§ **What to work on**
Your task is to copy every line of this material exactly.

# Start of Material provided

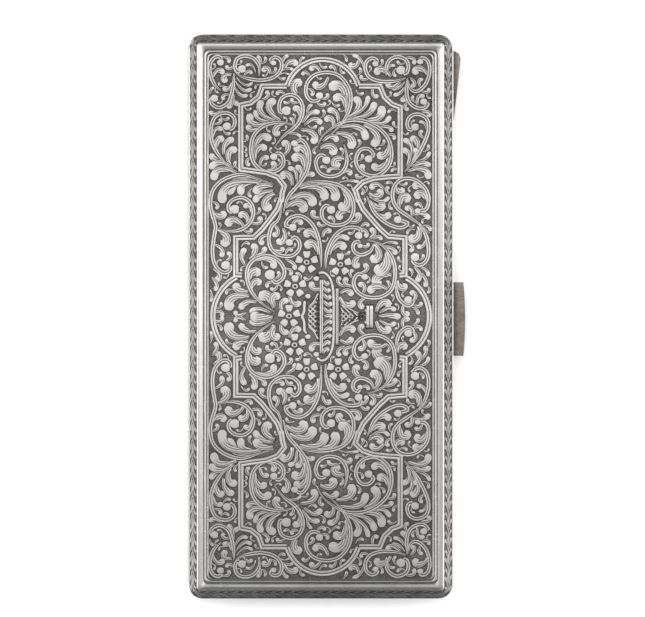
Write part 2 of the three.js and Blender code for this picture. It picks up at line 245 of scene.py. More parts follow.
ground_silver, tree = new_material("hatched_ground")
coords, finish = worn_finish(tree, (0.2, 0.193, 0.185, 1), (0.09, 0.086, 0.082, 1), 0.8, 0.45)


def cut_lines(tree, vector, pitch, turn, sharp=0.25):
    """Straight parallel cuts, as a mask that is 1 in the cut."""
    waves = node(tree, "ShaderNodeTexWave", wave_type="BANDS", bands_direction="X")
    feed(tree, waves.inputs["Vector"], stretched(tree, vector, (1, 1, 1), turn))
    waves.inputs["Scale"].default_value = 0.314 / pitch
    waves.inputs["Distortion"].default_value = 0.9
    waves.inputs["Detail Scale"].default_value = 0.5
    return ramp(tree, waves.outputs["Fac"], sharp, sharp + 0.35, 1.0, 0.0)


def painted_end_shade(tree, coords, colour):
    """Paints shade on the engraving: brightest in the middle of the case, darker towards its ends."""
    where = node(tree, "ShaderNodeSeparateXYZ")
    feed(tree, where.inputs[0], coords)
    share = ramp(tree, maths(tree, "ABSOLUTE", where.outputs["Y"]), 0.012, 0.05, 1.0, 0.82)
    return blend_colour(tree, share, (0, 0, 0, 1), colour)


hatching = maths(tree, "MAXIMUM", cut_lines(tree, coords, 0.00045, 1.57), cut_lines(tree, coords, 0.0006, 0.9))
pooled = maths(tree, "ADD", maths(tree, "MULTIPLY", ramp(tree, noise(tree, coords, 260, 2), 0.35, 0.65), 0.45), 0.15)
shade = blend_colour(tree, maths(tree, "MULTIPLY", hatching, pooled), finish["Color"], OXIDE)
# the hatched ground gets painted shade towards the ends of the case
metal("hatched_ground", painted_end_shade(tree, coords, shade), maths(tree, "SUBTRACT", finish["Height"], hatching), 0.55, tree, 0.00006, 0.8)

cut_silver, tree = new_material("cut_ornament")
coords, finish = worn_finish(tree, CUT_SILVER, GREY_SILVER, 0.5, 0.36)


def attribute(tree, name):
    return node(tree, "ShaderNodeAttribute", attribute_name=name).outputs["Fac"]


polish = ramp(tree, attribute(tree, "polish"), 0.45, 0.9)
inset = attribute(tree, "inset")
reach = attribute(tree, "reach")
# shading cuts follow the outer edge of each leaf and die out before its round head
wave = maths(tree, "COSINE", maths(tree, "MULTIPLY", maths(tree, "SUBTRACT", inset, 0.42), math.tau / 0.56))
lines = maths(tree, "MULTIPLY", ramp(tree, wave, 0.15, 0.8), ramp(tree, inset, 0.24, 0.36))
lines = maths(tree, "MULTIPLY", lines, ramp(tree, reach, 0.66, 0.8, 1.0, 0.0))
cuts = maths(tree, "MULTIPLY", maths(tree, "MULTIPLY", lines, attribute(tree, "veined")), 0.85)
shine = maths(tree, "MULTIPLY", polish, maths(tree, "SUBTRACT", 1.0, cuts))
cut_height = maths(tree, "ADD", finish["Height"], maths(tree, "MULTIPLY", shine, 1.5))
shade = blend_colour(tree, shine, OXIDE, finish["Color"])
# the cut ornament gets painted shade towards the ends of the case
metal("cut_ornament", painted_end_shade(tree, coords, shade), cut_height, finish["Roughness"], tree, 0.00003, 0.6)

# ---- Cutting tools for the ornament ----
# Every leaf, stem and strap is one raised strip: pointed where it leaves its stem, cut down
# to the ground all round, and closed underneath. Lengths are in millimetres.
CUT_WIDTH = 0.22
WALL_WIDTH = 0.035
GROUND_DEPTH = 0.26
SUNK = 0.04


def new_relief():
    bm = bmesh.new()
    for name in ("polish", "inset", "reach", "veined"):
        bm.verts.layers.float.new(name)
    return bm


def strip(bm, spine, left, right, top, grooved=False, bend=0, dark=False):
    """Raises a strip over a spine of points, with its half widths at each of them."""
    count = len(spine)
    rows = 8 if grooved else 6
    made = bmesh.ops.create_grid(bm, x_segments=count - 1, y_segments=rows, size=1)["verts"]
    layer = {name: bm.verts.layers.float[name] for name in ("polish", "inset", "reach", "veined")}
    ahead = spine[1:] - spine[:-1]
    lengths = np.linalg.norm(ahead, axis=1)
    ahead /= lengths[:, None]
    before = np.vstack([ahead[:1], ahead])
    after = np.vstack([ahead, ahead[-1:]])
    mitre = before + after
    mitre /= np.maximum(0.6, (1 + (before * after).sum(axis=1)))[:, None]
    side = np.column_stack([-mitre[:, 1], mitre[:, 0]])
    travel = np.concatenate([[0], np.cumsum(lengths)])
    middle = rows // 2
    for vert in made:
        step = round((vert.co.x + 1) / 2 * (count - 1))
        row = round((vert.co.y + 1) / 2 * rows) - middle
        half = left[step] if row > 0 else right[step]
        rank = middle - abs(row)
        from_edge = [0, min(WALL_WIDTH, 0.15 * half), min(CUT_WIDTH, 0.5 * half)]
        if grooved:
            from_edge = [0, min(0.03, 0.15 * half), min(0.12, 0.4 * half), max(0.7 * half, half - 0.15)]
        from_edge.append(half)
        out = half - from_edge[rank]
        height = [-GROUND_DEPTH - SUNK, -0.012, -0.004, 0.0, 0.0][rank]
        shine = [0.0, 0.0, 1.0, 1.0, 1.0][rank]
        if grooved and rank == middle:
            height, shine = -0.03, 0.0
        if step in (1, count - 2) and not grooved:
            shine *= 0.0 if step > 1 else 1.0
        if step in (0, count - 1):
            height, shine = -GROUND_DEPTH - SUNK, 0.0
        if dark:
            shine = 0.0
        x, y = spine[step] + side[step] * out * (1 if row > 0 else -1)
        vert.co = (x, y, top + height if height > -GROUND_DEPTH else height)
        vert[layer["polish"]] = shine
        convex = left[step] if bend > 0 else right[step]
        vert[layer["inset"]] = convex - out if row * bend > 0 else convex + out
        vert[layer["reach"]] = travel[step] / travel[-1]
        vert[layer["veined"]] = 1.0 if bend else 0.0
    rim = [edge for edge in {e for v in made for e in v.link_edges} if edge.is_boundary]
    underside = bmesh.ops.contextual_create(bm, geom=rim)["faces"][0]
    underside.normal_update()
    if underside.normal.z > 0:
        underside.normal_flip()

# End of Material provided

§ **Task result**
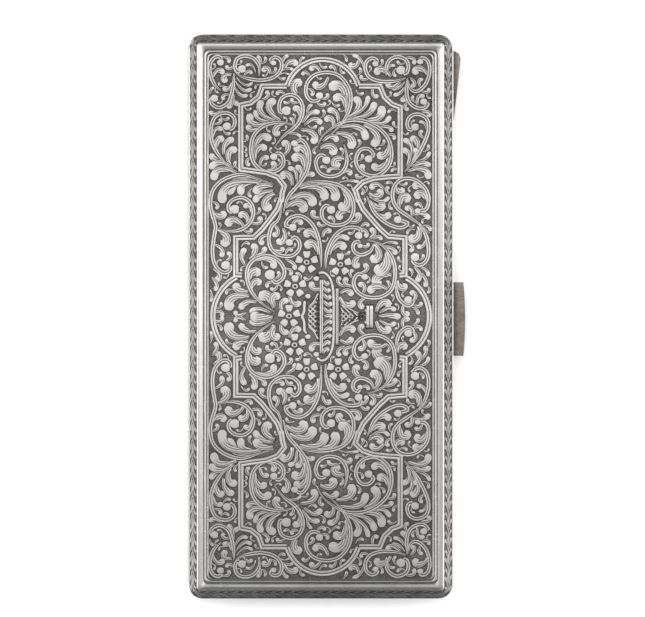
Write part 2 of the three.js and Blender code for this picture. It picks up at line 245 of scene.py. More parts follow.
ground_silver, tree = new_material("hatched_ground")
coords, finish = worn_finish(tree, (0.2, 0.193, 0.185, 1), (0.09, 0.086, 0.082, 1), 0.8, 0.45)


def cut_lines(tree, vector, pitch, turn, sharp=0.25):
    """Straight parallel cuts, as a mask that is 1 in the cut."""
    waves = node(tree, "ShaderNodeTexWave", wave_type="BANDS", bands_direction="X")
    feed(tree, waves.inputs["Vector"], stretched(tree, vector, (1, 1, 1), turn))
    waves.inputs["Scale"].default_value = 0.314 / pitch
    waves.inputs["Distortion"].default_value = 0.9
    waves.inputs["Detail Scale"].default_value = 0.5
    return ramp(tree, waves.outputs["Fac"], sharp, sharp + 0.35, 1.0, 0.0)


def painted_end_shade(tree, coords, colour):
    """Paints shade on the engraving: brightest in the middle of the case, darker towards its ends."""
    where = node(tree, "ShaderNodeSeparateXYZ")
    feed(tree, where.inputs[0], coords)
    share = ramp(tree, maths(tree, "ABSOLUTE", where.outputs["Y"]), 0.012, 0.05, 1.0, 0.82)
    return blend_colour(tree, share, (0, 0, 0, 1), colour)


hatching = maths(tree, "MAXIMUM", cut_lines(tree, coords, 0.00045, 1.57), cut_lines(tree, coords, 0.0006, 0.9))
pooled = maths(tree, "ADD", maths(tree, "MULTIPLY", ramp(tree, noise(tree, coords, 260, 2), 0.35, 0.65), 0.45), 0.15)
shade = blend_colour(tree, maths(tree, "MULTIPLY", hatching, pooled), finish["Color"], OXIDE)
# the hatched ground gets painted shade towards the ends of the case
metal("hatched_ground", painted_end_shade(tree, coords, shade), maths(tree, "SUBTRACT", finish["Height"], hatching), 0.55, tree, 0.00006, 0.8)

cut_silver, tree = new_material("cut_ornament")
coords, finish = worn_finish(tree, CUT_SILVER, GREY_SILVER, 0.5, 0.36)


def attribute(tree, name):
    return node(tree, "ShaderNodeAttribute", attribute_name=name).outputs["Fac"]


polish = ramp(tree, attribute(tree, "polish"), 0.45, 0.9)
inset = attribute(tree, "inset")
reach = attribute(tree, "reach")
# shading cuts follow the outer edge of each leaf and die out before its round head
wave = maths(tree, "COSINE", maths(tree, "MULTIPLY", maths(tree, "SUBTRACT", inset, 0.42), math.tau / 0.56))
lines = maths(tree, "MULTIPLY", ramp(tree, wave, 0.15, 0.8), ramp(tree, inset, 0.24, 0.36))
lines = maths(tree, "MULTIPLY", lines, ramp(tree, reach, 0.66, 0.8, 1.0, 0.0))
cuts = maths(tree, "MULTIPLY", maths(tree, "MULTIPLY", lines, attribute(tree, "veined")), 0.85)
shine = maths(tree, "MULTIPLY", polish, maths(tree, "SUBTRACT", 1.0, cuts))
cut_height = maths(tree, "ADD", finish["Height"], maths(tree, "MULTIPLY", shine, 1.5))
shade = blend_colour(tree, shine, OXIDE, finish["Color"])
# the cut ornament gets painted shade towards the ends of the case
metal("cut_ornament", painted_end_shade(tree, coords, shade), cut_height, finish["Roughness"], tree, 0.00003, 0.6)

# ---- Cutting tools for the ornament ----
# Every leaf, stem and strap is one raised strip: pointed where it leaves its stem, cut down
# to the ground all round, and closed underneath. Lengths are in millimetres.
CUT_WIDTH = 0.22
WALL_WIDTH = 0.035
GROUND_DEPTH = 0.26
SUNK = 0.04


def new_relief():
    bm = bmesh.new()
    for name in ("polish", "inset", "reach", "veined"):
        bm.verts.layers.float.new(name)
    return bm


def strip(bm, spine, left, right, top, grooved=False, bend=0, dark=False):
    """Raises a strip over a spine of points, with its half widths at each of them."""
    count = len(spine)
    rows = 8 if grooved else 6
    made = bmesh.ops.create_grid(bm, x_segments=count - 1, y_segments=rows, size=1)["verts"]
    layer = {name: bm.verts.layers.float[name] for name in ("polish", "inset", "reach", "veined")}
    ahead = spine[1:] - spine[:-1]
    lengths = np.linalg.norm(ahead, axis=1)
    ahead /= lengths[:, None]
    before = np.vstack([ahead[:1], ahead])
    after = np.vstack([ahead, ahead[-1:]])
    mitre = before + after
    mitre /= np.maximum(0.6, (1 + (before * after).sum(axis=1)))[:, None]
    side = np.column_stack([-mitre[:, 1], mitre[:, 0]])
    travel = np.concatenate([[0], np.cumsum(lengths)])
    middle = rows // 2
    for vert in made:
        step = round((vert.co.x + 1) / 2 * (count - 1))
        row = round((vert.co.y + 1) / 2 * rows) - middle
        half = left[step] if row > 0 else right[step]
        rank = middle - abs(row)
        from_edge = [0, min(WALL_WIDTH, 0.15 * half), min(CUT_WIDTH, 0.5 * half)]
        if grooved:
            from_edge = [0, min(0.03, 0.15 * half), min(0.12, 0.4 * half), max(0.7 * half, half - 0.15)]
        from_edge.append(half)
        out = half - from_edge[rank]
        height = [-GROUND_DEPTH - SUNK, -0.012, -0.004, 0.0, 0.0][rank]
        shine = [0.0, 0.0, 1.0, 1.0, 1.0][rank]
        if grooved and rank == middle:
            height, shine = -0.03, 0.0
        if step in (1, count - 2) and not grooved:
            shine *= 0.0 if step > 1 else 1.0
        if step in (0, count - 1):
            height, shine = -GROUND_DEPTH - SUNK, 0.0
        if dark:
            shine = 0.0
        x, y = spine[step] + side[step] * out * (1 if row > 0 else -1)
        vert.co = (x, y, top + height if height > -GROUND_DEPTH else height)
        vert[layer["polish"]] = shine
        convex = left[step] if bend > 0 else right[step]
        vert[layer["inset"]] = convex - out if row * bend > 0 else convex + out
        vert[layer["reach"]] = travel[step] / travel[-1]
        vert[layer["veined"]] = 1.0 if bend else 0.0
    rim = [edge for edge in {e for v in made for e in v.link_edges} if edge.is_boundary]
    underside = bmesh.ops.contextual_create(bm, geom=rim)["faces"][0]
    underside.normal_update()
    if underside.normal.z > 0:
        underside.normal_flip()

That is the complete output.